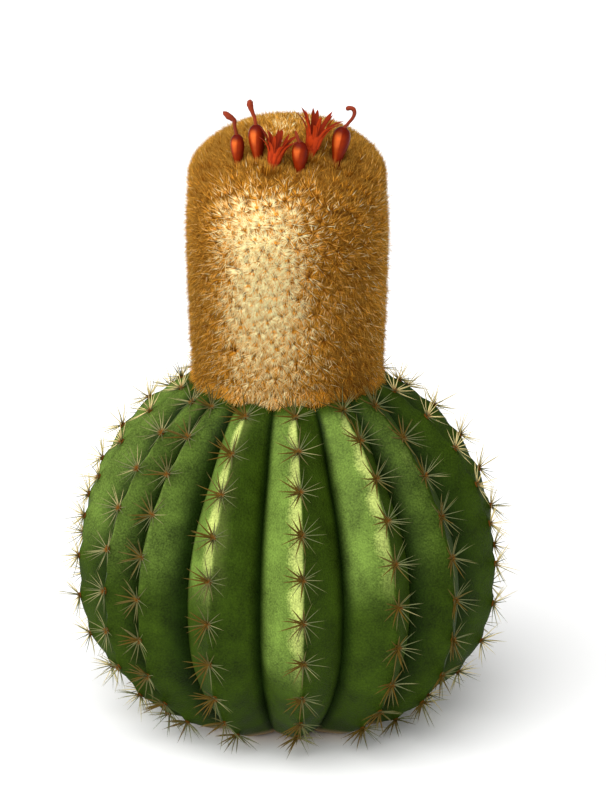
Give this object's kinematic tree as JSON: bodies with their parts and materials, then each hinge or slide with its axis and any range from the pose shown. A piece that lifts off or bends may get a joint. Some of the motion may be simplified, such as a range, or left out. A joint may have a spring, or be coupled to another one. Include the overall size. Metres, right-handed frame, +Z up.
{
  "type": "turks cap cactus",
  "caption": "Ribbed globe cactus with starry spines and a tall bristly woolly cap, with red fruits and flowers standing in its crown, free-standing without a pot.",
  "frame": {"origin": "centre of the flat root crown that the plant rests on", "axes": "+Z up through the middle of the cap; the front, with the fruits and flowers, faces -Y; +X is to the right seen from the front"},
  "size_m": [0.2653, 0.2676, 0.377],
  "materials": {
    "stem": "waxy green skin, finely stippled, paler along the crests",
    "spine": "dry reddish brown spines with grey tips",
    "wool": "dense golden brown bristles with cream tips",
    "fruit": "glossy taut red skin",
    "flower": "soft satin orange-red petals"
  },
  "bodies": {
    "root": {"stem": "stem", "cephalium": "wool", "fruit_far_left": "fruit", "fruit_left": "fruit", "fruit_middle": "fruit", "fruit_right": "fruit", "flower_left": "flower", "flower_right": "flower"}
  },
  "joints": []
}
* * * * * * * * *
Exercise instructions:
Emit the full listing verbatim.

Expected answer:
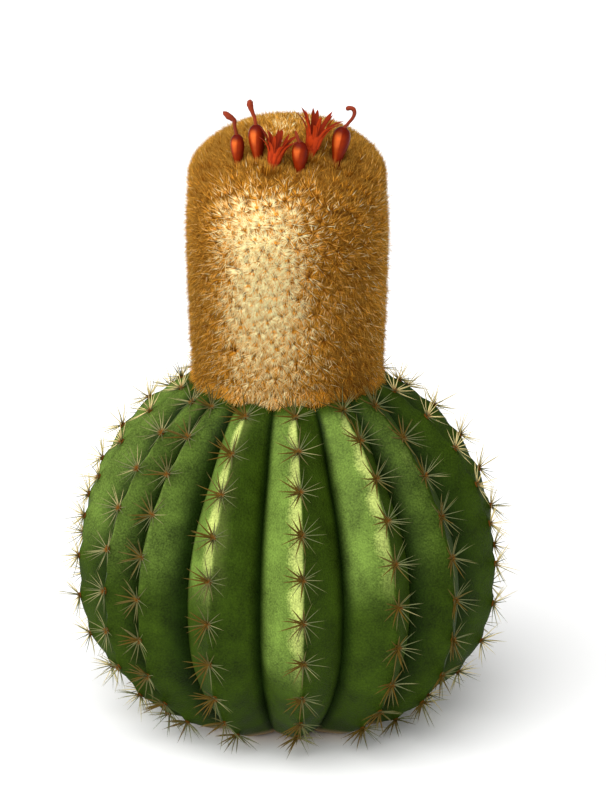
Give this object's kinematic tree as JSON: bodies with their parts and materials, then each hinge or slide with its axis and any range from the pose shown. A piece that lifts off or bends may get a joint. Some of the motion may be simplified, such as a range, or left out. A joint may have a spring, or be coupled to another one. Include the overall size. Metres, right-handed frame, +Z up.
{
  "type": "turks cap cactus",
  "caption": "Ribbed globe cactus with starry spines and a tall bristly woolly cap, with red fruits and flowers standing in its crown, free-standing without a pot.",
  "frame": {"origin": "centre of the flat root crown that the plant rests on", "axes": "+Z up through the middle of the cap; the front, with the fruits and flowers, faces -Y; +X is to the right seen from the front"},
  "size_m": [0.2653, 0.2676, 0.377],
  "materials": {
    "stem": "waxy green skin, finely stippled, paler along the crests",
    "spine": "dry reddish brown spines with grey tips",
    "wool": "dense golden brown bristles with cream tips",
    "fruit": "glossy taut red skin",
    "flower": "soft satin orange-red petals"
  },
  "bodies": {
    "root": {"stem": "stem", "cephalium": "wool", "fruit_far_left": "fruit", "fruit_left": "fruit", "fruit_middle": "fruit", "fruit_right": "fruit", "flower_left": "flower", "flower_right": "flower"}
  },
  "joints": []
}